Ethanol advocates, Vilsack dispute report
Source: Written by Donnelle Eller, Des Moines Register • Posted: Wednesday, November 13, 2013
From the nation’s capital to Corydon, Ia., critics are challenging the Associated Press’s report today that claims ethanol production is damaging the environment.
“There are a number of inaccuracies and errors in that article,” said Tom Vilsack, the U.S. secretary of agriculture, during an editorial board meeting Friday at the Des Moines Register.
Vilsack, the former governor of Iowa, the No. 1 producer of ethanol, said he saw the piece when the Washington Post accidentally posted it online last week.

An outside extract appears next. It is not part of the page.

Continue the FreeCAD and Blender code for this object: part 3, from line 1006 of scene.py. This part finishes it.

The American Coalition for Ethanol on Monday called on the AP to “correct or retract” what it called an “error-filled story.” The group said the story is a “hit piece” that appears “purposefully designed to damage the ethanol industry.”
Monte Shaw, executive director of the Iowa Renewable Fuels Association in Johnston, said “it reads like an extended blog posting for the Environmental Working Group.”

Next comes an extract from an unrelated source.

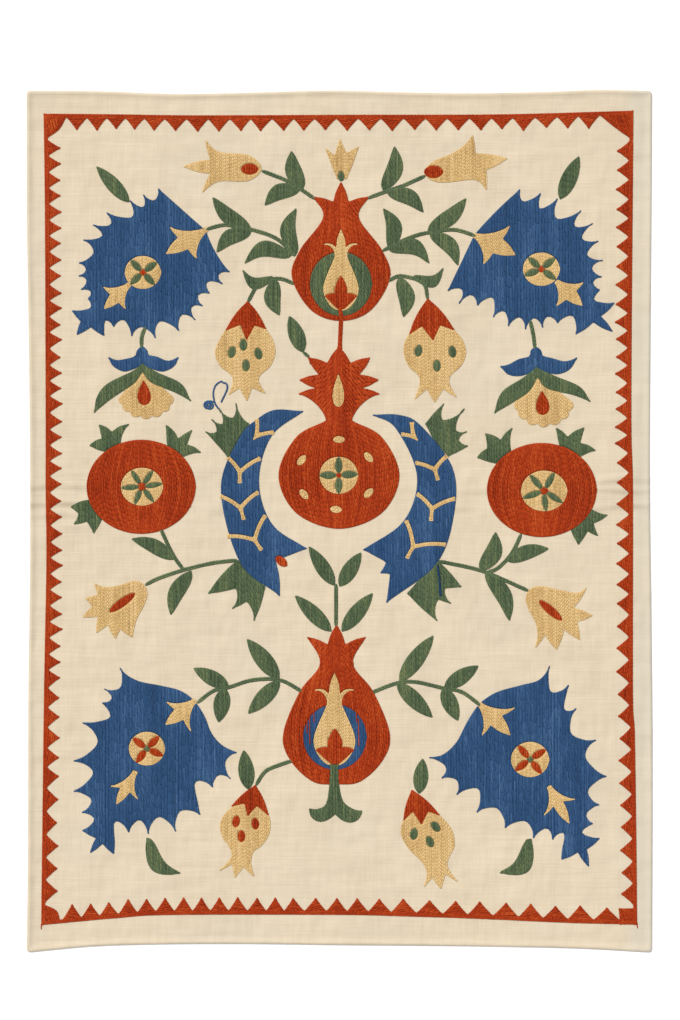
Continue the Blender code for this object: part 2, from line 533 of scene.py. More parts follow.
def within(points, shapes):
    """Which points lie inside any of the closed shapes."""
    x, y = np.asarray(points).T
    found = np.zeros(len(x), bool)
    for shape in shapes:
        inside = np.zeros(len(x), bool)
        for (from_x, from_y), (to_x, to_y) in zip(shape, np.roll(shape, -1, 0)):
            if from_y != to_y:
                met = (from_y > y) != (to_y > y)
                inside ^= met & (x < (to_x - from_x) * (y - from_y) / (to_y - from_y) + from_x)
        found |= inside
    return found


def crossings(shapes, row):
    """Where a row meets closed shapes, as stretches sorted from low to high."""
    found = []
    for shape in shapes:
        after = np.roll(shape, -1, 0)
        met = (shape[:, 0] <= row) != (after[:, 0] <= row)
        a, b = shape[met], after[met]
        cuts = np.sort(a[:, 1] + (row - a[:, 0]) * (b[:, 1] - a[:, 1]) / (b[:, 0] - a[:, 0]))
        found.extend(zip(cuts[::2], cuts[1::2]))
    return sorted(found)


def row_spans(shapes, holes, row):
    """The stretches of a row that lie in any of the shapes and in none of the holes."""
    spans = []
    for low, high in crossings(shapes, row):
        if spans and low <= spans[-1][1]:
            spans[-1][1] = max(spans[-1][1], high)
        else:
            spans.append([low, high])
    for low, high in crossings(holes, row):
        left = []
        for start, end in spans:
            parts = ([start, min(end, low)], [max(start, high), end])
            left.extend(part for part in parts if part[0] < part[1])
        spans = left
    return spans


def shared(first, second):
    """The stretches that two lists of stretches have in common."""
    pairs = [(max(a, c), min(b, d)) for a, b in first for c, d in second]
    return [pair for pair in pairs if pair[0] < pair[1]]


DYE_WAVES = (
    # radians a metre in x, in y, start
    (61, 17, 1.3),
    (-41, 33, 0.4),
    (140, 9, 2.1),
)
DYE_SWELL = 0.12


def dye_swell(points):
    """A slow change of tone over the cloth, as between lengths of dyed thread."""
    x, y = np.asarray(points).T
    waves = [np.sin(rate_x * x + rate_y * y + start) for rate_x, rate_y, start in DYE_WAVES]
    return DYE_SWELL * sum(waves) / len(waves)


# A row keeps off the edge stitches, wanders from its place by a share of the pitch, and is
# broken into stitches whose first lengths and lengths vary between two shares of the full one.
ROW_WANDER = 0.12
ROW_SIDES = 0.42
EDGE_ROOM = 0.55 * OUTLINE_WIDTH
SHORTEST_ROW = 0.0010
FIRST_LENGTHS = (0.35, 1.0)
LENGTHS = (0.8, 1.2)
LAST_LENGTH = 0.3
END_OVERLAP = 0.22
SIDE_OVERLAP = 1.16
STRAND_SPACE = 0.46
HEIGHTS = (0.88, 1.1)
SIDE_SLIP = 0.00005
TURN_SLIP = 0.02
STREAK_WAVES = (50, 110)


def bowed(points, bow, sign):
    """Points moved from straight rows to bowed ones, or back where the sign is below nothing.
    A bow is its middle, its half height, and how much narrower it is at both ends."""
    if bow is None:
        return points
    middle_x, middle_y, half, amount = bow
    narrow = 1 - amount * np.clip((points[:, 1] - middle_y) / half, -1, 1) ** 2
    x = middle_x + (points[:, 0] - middle_x) * narrow**sign
    return np.column_stack([x, points[:, 1:]])


def stitch_ends(thread, start, end):
    """Places along a row where one stitch ends and the next begins."""
    stops = [start]
    reach = start + thread.stitch * chance.uniform(*FIRST_LENGTHS)
    while reach < end - thread.stitch * LAST_LENGTH:
        stops.append(reach)
        reach += thread.stitch * chance.uniform(*LENGTHS)
    return [*stops, end]


def strands(thread, row, pitch, start, end, tone):
    """One stitch of a row, or a slanted pair for chain stitch."""
    found = []
    for strand in range(thread.strands):
        side = strand - (thread.strands - 1) / 2
        slant = thread.tilt * (side * 2 if thread.strands > 1 else 1)
        found.append(
            (
                row + side * pitch * STRAND_SPACE + chance.normal(0, SIDE_SLIP),
                (start + end) / 2,
                slant + chance.normal(0, TURN_SLIP),
                end - start + thread.stitch * END_OVERLAP,
                pitch * SIDE_OVERLAP / thread.strands,
                thread.height * chance.uniform(*HEIGHTS),
                tone,
            )
        )
    return found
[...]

Vilsack, Shaw and others challenge the perspective that ethanol has American farmers rushing to pull fragile land out of conservation reserve program — called CRP — so they can cash in on corn, the fuel needed to drive many ethanol plants.
“Let’s talk about the suggestion that we have 5 million fewer acres in conservation than when I became secretary,” Vilsack said. “That is not true.”
“It’s inaccurate to say because one program has declined that all conservation has declined. It has not,” he said, adding that while CRP enrollment has dropped, the total number of acres in the nation’s conservation stewardship programs have grown 71.5 percent. They include wetland reserve programs, wildlife habitat incentive programs and EQIP, a program that helps farmers adopt conservation practices.
“I can confidently say over 500,000 producers are engaged in conservation practices of one form or another on record acres in excess of 350 million acres,” Vilsack said. “We will add another 24 million acres to that number this year.”
Shaw said the number of acres in the national CRP program have declined because the federal farm bill cut participation. “Even if you outlawed ethanol, those CRP acres would have declined,” he said.
Ethanol advocates said wetland acres have grown to about 2.7 million last year from 2.3 million in 2008. The commitment from landowners is 30 years or a lifetime. “Wetlands aren’t coming out of these programs,” Shaw said.
Ethanol advocates say U.S. farmers may be growing more corn, but the total U.S. acres have not increased since the Renewable Fuel Standard — setting goals on how much ethanol the nation should use — was first established in 2007.
“EPA is required to annually evaluate whether the RFS is causing U.S. cropland to expand beyond the 2007 level of 402 million acres,” the industry said in a release.
“Each and every year, EPA has found that cropland has been below the 2007 baseline. And the 2012 cropland total was at its lowest point — 384 million acres — since EPA began this annual analysis.”
Farmers annually shift the crops they grow, depending on profitability, Shaw said. And farmers increased corn acreage in 2012 and 2013 in response to drought-ravaged corn supplies in 2011 and 2012 — not because of ethanol. “Overall, we planted fewer acres now to principal crops,” he said. “We make up for it in increased productivity.”
The Associated Press story says between 2005 and 2010, “corn farmers increased their use of nitrogen fertilizer by more than one billion pounds.” It estimates that another billion more pounds was used since 2010.
Ethanol advocates said U.S. farmers “are using less fertilizer today than in the past, both in aggregate terms and in terms of fertilizer use per bushel produced.”
“In 2010 — latest USDA data available — corn farmers used 1 percent less nitrogen, 10 percent less phosphate, and 28 percent less potash than in 1985. Yet, the 2010 corn crop was 40 percent larger than the 1985 crop,” the industry said in a statement.
Leroy Perkins, the Iowa farmer quoted in the story, said he was misled about the article’s focus.
“It appears that their whole agenda was more or less running down ethanol,” said Perkins, who participated with Shaw and other ethanol advocates in a news conference. “It is made right here in the USA, by American farmers and American businesses, giving jobs and a better income to everyone concerned.”